To find the minimum flow rate possible through the boiler, consult the boiler’s manual and look up the largest temperature rise allowed per the manufacturer. All boilers have a maximum temperature rise. This rise is normally 80º or 100º. If the inlet and outlet temperatures are any wider, it will create enough thermal stress on the heat exchanger to break it.

As an example, let’s say there is a 3,000,000 Btu/hr boiler that is capable of a 10:1 turndown.

That means the minimum output is 300,000 Btu/hr. 

If the boiler manufacturer states that the max temperature rise of our boiler is 100ºF we get the following equation.

300,000 = 500∙m(gpm)∙100℉

Solving for the flow rate, the minimum flow is 6 gpm. If the flow is any lower, the boiler will shut itself off in order to protect it from damage. All boilers have a minimum flow rate at which they can continuously fire, even if it is implicitly stated.

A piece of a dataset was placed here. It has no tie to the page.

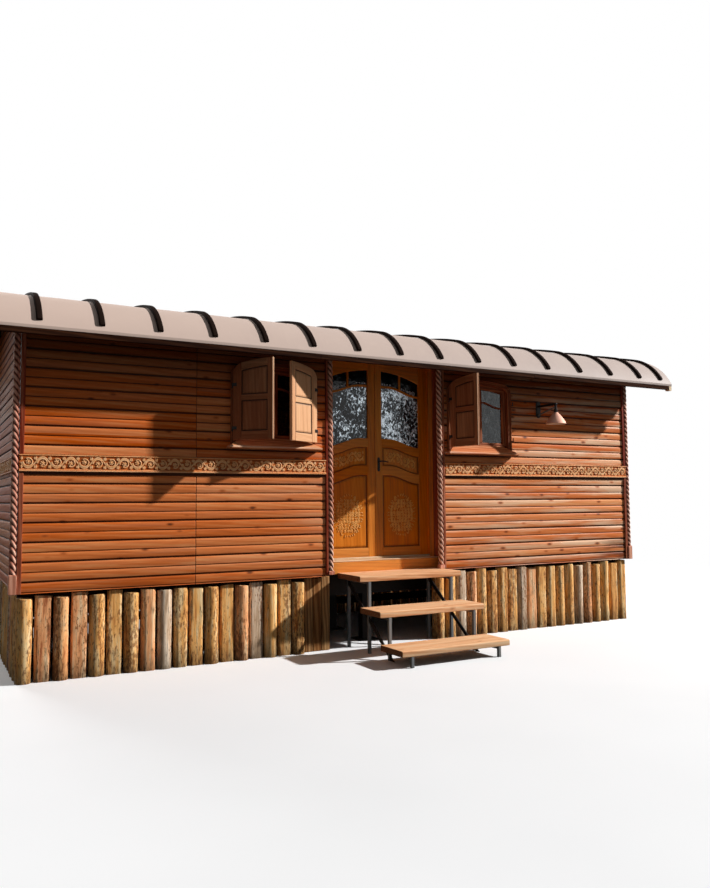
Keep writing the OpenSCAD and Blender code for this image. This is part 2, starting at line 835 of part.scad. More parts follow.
// Curved boards under the roof's ends, with a block at each foot that closes the fascia
module barge_boards() {
    barge_y = half_span - lip_in - seat;
    foot_w = 60;
    color("saddlebrown")
    for (x = [-half_roof, half_roof - barge_t])
        along_x(x, x + barge_t) {
            intersection() {
                polygon(concat(roof_arc(under_roof), reversed(roof_arc(under_roof + 90))));
                translate([-barge_y, 0]) square([2*barge_y, 2*eave_z]);
            }
            for (s = [-1, 1])
                scale([s, 1]) translate([barge_y - foot_w, eave_z - fascia_h - 8])
                    square([foot_w, fascia_h + 8 - under_roof*cos(foot_a)]);
        }
}

// Skirt of upright logs nailed to two rails
function log_r(i) = log_pitch/2 - 8 - 7*abs(sin(i*137));
function log_top(i) = deck_z - 8 - 34*abs(sin(i*83 + 20));

// Planks and then logs from x = 0 to x = length, standing out towards -Y. The steps lie
// over the first part of the row, as far as under.
module log_row(length, seed, under = 0, planks = 0) {
    first = planks*plank_w;
    count = floor((length - first)/log_pitch);
    pitch = (length - first)/count;
    rail_y = [log_in + 30, log_in + 30 + rail_t];
    for (i = [0:planks - 1])
        box([i*plank_w + 3, (i + 1)*plank_w - 3], [rail_y[0] - plank_t, rail_y[0] + 1],
            [0, deck_z - 6 - 14*abs(sin(i*97))]);
    for (i = [0:count - 1])
        let (x = first + (i + 0.5)*pitch, r = log_r(i + seed),
             low = x - r < under + 6,
             top = low ? min(log_top(i + seed), tread_z - tread_t - 6) : log_top(i + seed))
            translate([x, log_in, 0]) cylinder(r = r, h = top, $fn = 24);
    box([20, length - 20], rail_y, [120, 210]);
    box([max(20, under + 6), length - 20], rail_y, [deck_z - 90, deck_z - seat]);
}

module skirt_front_left() {
    color("burlywood")
    translate([door_x - gap_left, front_y, 0]) mirror([1, 0, 0])
        log_row(door_x - gap_left + half_l, 3, door_x - gap_left - step_x + tread_w/2, 3);
}

module skirt_front_right() {
    color("burlywood")
    translate([door_x + gap_right, front_y, 0])
        log_row(half_l - door_x - gap_right, 11, step_x + tread_w/2 - door_x - gap_right);
}

module skirt_ends() {
    inner = log_in + 30 + rail_t + 30;
    color("burlywood") {
        translate([half_l, -half_d + inner, 0]) rotate([0, 0, 90]) log_row(body_d - 2*inner, 5);
        translate([-half_l, half_d - inner, 0]) rotate([0, 0, -90]) log_row(body_d - 2*inner, 9);
    }
}

module skirt_back() {
    color("burlywood") translate([half_l, half_d, 0]) rotate([0, 0, 180]) log_row(body_l, 2);
}

// Steps
module step_treads() {
    color("tan")
    for (i = [0:2])
        box([step_x - tread_w/2, step_x + tread_w/2],
            [tread_front - i*tread_going, i == 0 ? tread_back : tread_front - (i - 1)*tread_going - 1],
            [tread_z - i*tread_rise - tread_t, tread_z - i*tread_rise]);
}

// Each side: four legs, a bearer under every tread and one sloping bar
module step_frame() {
    bar = 30;
    flat = 8;
    depth = 46;
    bearer_h = 26;
    inset = 110;
    leg_xs = [max(step_x - tread_w/2 + inset, door_x - gap_left + bar/2 + 5),
              min(step_x + tread_w/2 - inset, door_x + gap_right - bar/2 - 5)];
    leg_y = function(i) tread_front - i*tread_going + bar/2 + 5;
    under = function(i) tread_z - i*tread_rise - tread_t - seat;
    back_y = tread_back - bar;
    foot_y = leg_y(1) - 90;
    color("dimgray")
    for (x = leg_xs) {
        box([x - bar/2, x + bar/2], [back_y - bar/2, back_y + bar/2], [0, under(0)]);
        for (i = [0:2]) {
            box([x - bar/2, x + bar/2], [leg_y(i) - bar/2, leg_y(i) + bar/2], [0, under(i)]);
            box([x - bar/2, x + bar/2], [leg_y(i), i == 0 ? back_y : leg_y(i - 1)],
                [under(i) - bearer_h, under(i)]);
        }
        along_x(x - flat/2, x + flat/2)
            polygon([[foot_y, 0], [foot_y + depth, 0], [back_y, under(0) - depth], [back_y, under(0)]]);
    }
}

support_posts();
chassis_beams();
floor_deck();
front_wall_left();
front_wall_right();
recess_cheeks();
recess_header();
door_lintel();
back_wall();
end_wall_left();
end_wall_right();
corner_posts();
recess_trims();
recess_columns();
corner_columns();
frieze_boards();
door_jambs();
door_head();
threshold();
door_leaf_left();
door_glass_left();
door_leaf_right();
door_glass_right();
door_handle();
door_hinge_pins();
window_frames();
window_casements();
window_glass();
window_sills();
shutter_left_outer();
shutter_left_inner();
shutter_right_inner();
shutter_pintles();
lamp_bracket();
lamp_shade();
roof_boards();
roof_sheet();
roof_ribs();
fascia_boards();
barge_boards();
skirt_front_left();
skirt_front_right();
skirt_ends();
skirt_back();
step_treads();
step_frame();
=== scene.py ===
"""Looks of a living hut on a timber deck: boarded walls, carved doors and band, twisted columns,
arched windows with shutters, a bowed metal roof, a skirt of logs and timber steps."""

import math
import random

import bmesh
import bpy
from mathutils import Matrix, Vector


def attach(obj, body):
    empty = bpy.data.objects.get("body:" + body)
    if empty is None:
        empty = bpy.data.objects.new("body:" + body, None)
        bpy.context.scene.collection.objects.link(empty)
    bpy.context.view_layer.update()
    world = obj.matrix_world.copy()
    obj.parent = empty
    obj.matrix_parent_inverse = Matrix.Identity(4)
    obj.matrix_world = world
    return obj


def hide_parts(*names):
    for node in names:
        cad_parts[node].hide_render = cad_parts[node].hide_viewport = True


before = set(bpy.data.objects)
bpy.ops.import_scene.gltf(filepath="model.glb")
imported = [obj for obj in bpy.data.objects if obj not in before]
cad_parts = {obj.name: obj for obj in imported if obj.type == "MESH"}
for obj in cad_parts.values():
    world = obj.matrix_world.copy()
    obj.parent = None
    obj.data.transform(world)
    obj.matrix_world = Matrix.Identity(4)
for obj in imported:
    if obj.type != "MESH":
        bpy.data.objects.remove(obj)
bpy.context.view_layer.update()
rng = random.Random(11)

# Body, in metres: the origin is on the ground under its middle, X runs along the front
HALF_L, HALF_D, WALL_T = 3.45, 1.2, 0.09
DECK_Z, FLOOR_Z = 0.72, 0.85

# Roof arc: a flat crown between two shoulders
EAVE_Z, HALF_SPAN, HALF_ROOF = 2.85, 1.58, 3.885
SHOULDER_R, CROWN_A, FOOT_A = 0.66, 14.5, 62.0
SHEET_T, BOARDS_T = 0.004, 0.024
UNDER_ROOF = SHEET_T + BOARDS_T + 0.0003
RIB_W, RIB_H, RIB_PITCH, RIB_LAST = 0.048, 0.026, 0.48, 3.72

# Doorway
DOOR_X, RECESS_W, LEAF_Y, LEAF_Z = 0.04, 1.42, -0.95, 0.858
RECESS_X0, RECESS_X1 = DOOR_X - RECESS_W/2, DOOR_X + RECESS_W/2
LEAF_W, LEAF_H, LEAF_T, LEAF_GAP = 0.6565, 2.057, 0.045, 0.0025
MEET_STILE, HINGE_STILE, JAMB_W = 0.08, 0.106, 0.046
PANEL_U0, PANEL_U1 = MEET_STILE + 0.012, LEAF_W - HINGE_STILE
JAMB_Y0, JAMB_Y1, HEAD_Z, HEADER_Z = -0.977, -0.905, 2.92, 2.93
GLASS_BAR_Z, RAIL_DROP, HEAD_RAIL, ARCH_R, REGION_STEPS = 1.802, 0.091, 0.085, 1.38, 18

# Windows and shutters
WIN_XS, WIN_Z, WIN_W, WIN_H, WIN_ARCH, WIN_R = (-1.22, 1.22), 2.0, 0.86, 0.77, 0.15, 0.12
WIN_FACE, CASEMENT_W, CASEMENT_FOOT, CASEMENT_T = 0.05, 0.056, 0.03, 0.04
PANE_IN, PANE_FOOT = WIN_FACE + CASEMENT_W, WIN_FACE + CASEMENT_FOOT
SILL_HALF, SILL_HIP = 0.469, 0.147
SHUTTER_Y, SHUTTER_W, SHUTTER_T, SHUTTER_IN = -1.259, 0.4175, 0.028, 0.012

# Band, columns, lamp
FRIEZE_Z, FRIEZE_H, FRIEZE_T, LEDGE_OUT = 1.72, 0.13, 0.02, 0.034
COLUMN_R, STRANDS, TWIST_LEAD, PLINTH, COLUMN_IN = 0.029, 3, 0.174, 0.06, 0.005
LAMP_X, LAMP_Z, LAMP_OUT = 2.075, 2.478, 0.29

# Skirt and steps
LOG_PITCH, LOG_IN = 0.14, 0.07
GAP_LEFT, GAP_RIGHT = 0.63, 0.58
STEP_X, TREAD_W, TREAD_T, TREAD_Z, TREAD_RISE = 0.124, 1.18, 0.054, 0.734, 0.291
TREAD_FRONT, TREAD_GOING, TREAD_BACK = -1.514, 0.373, -1.054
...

Taking a look at the operations manuals for several major manufacturers of fire-tube boilers, they all have a relatively similar sequence of operations, use a system supply temp sensor, and follow the (simplified) order of operations below:

1. When there is a call for heat, the boiler will turn on at low fire;
2. If the set point is not reached, the boiler will increase its firing rate;
3. If the set point is exceeded, then the boiler will decrease its firing rate; and
4. If the set point is exceeded at the minimum firing rate, then the boiler will shut off.

Using the boiler from the previous example and a system design temperature rise of 40ºF, the heat transfer formula looks like this:
300,000 = 500∙m(gpm)∙40℉

This gives a minimum system flow rate of 15gpm. Any less than this and the boiler will surpass its set point and shut off until the supply temperature drops again. 

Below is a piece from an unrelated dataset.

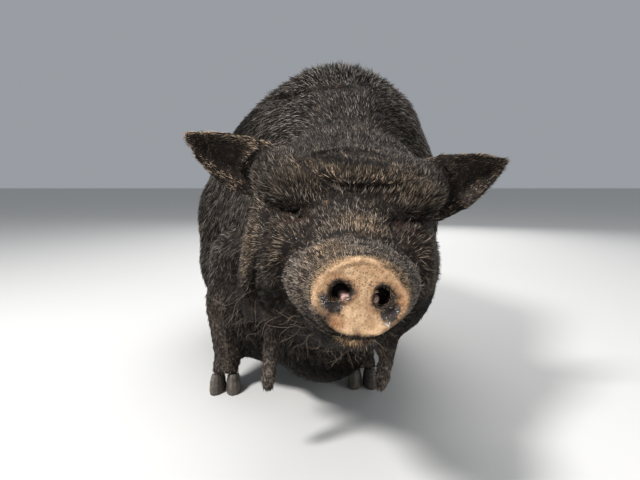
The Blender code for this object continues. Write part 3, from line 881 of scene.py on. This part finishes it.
body_pale -= 0.85 * rise(-z, -0.21, -0.15) * rise(-y, 0.1, 0.18)
trunk_pale = 0.8 * rise(nx, 0.2, 0.6) * rise(z, 0.36, 0.42) * rise(-y, 0.0, 0.1)
trunk_pale -= 0.75 * rise(-nx, 0.6, 0.85) * rise(z, 0.34, 0.4) * rise(-y, -0.15, -0.05)
trunk_pale -= 0.7 * rise(-nz, 0.0, 0.45)
trunk_pale -= 0.45 * rise(-z, -0.26, -0.14) * rise(-y, 0.06, 0.16)
pale += body_pale * (trunk | neck) + trunk_pale * trunk
pale = pale - 0.75 * rise(sunk, 0.0003, 0.0022) + 0.45 * rise(-sunk, 0.0004, 0.0025)
pale = np.clip(pale, 0.0, 3.4) * (1 - 0.97 * crease) * (1 - 0.98 * np.clip(1.6 * slit_dark, 0, 1))
pale = evened(pale, 1)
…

It is important to limit the number of times the boiler will cycle on and off in a given period of time. The more often a boiler cycles, the more frequently it will need to be serviced.

Frequent cycling will also lead to an increase in energy consumption due to the loss of the thermal energy stored in the heat exchanger and vent being lost to the outside.

If a building is going to have frequent periods of very low heat demands compared to its design point, a good solution would be to have several smaller boilers to increase the boiler plants turndown.

While any fire-tube condensing boiler can handle little to zero flows through the heat exchanger while the unit is not firing, no boiler can sustainably continue to fire when flow through the boiler is less than its inherent minimum running flow.

In order to properly size a boiler plant, a designer needs to look at the full range of heat loads that will be required for the building and be aware of the limitations of the equipment they are selecting.



In a hydronic system, both fire-tube and water-tube boilers can be viable solutions. A water-tube unit can be a great selection on a retrofit job with limited space for a large boiler. A primary secondary setup is very easy to integrate with an existing system. A fire-tube can also be the better solution if you are designing a system with only one set of variable-speed pumps in mind. They have the ability to handle varying flows through their heat exchangers without risk of damage. It is still important to keep in mind that even fire-tube boilers have their limits in terms of flow variance. 

Every building is unique, and the best boiler plant solution will depend on a number of factors. Navigate all options to ensure you’re making the proper choice.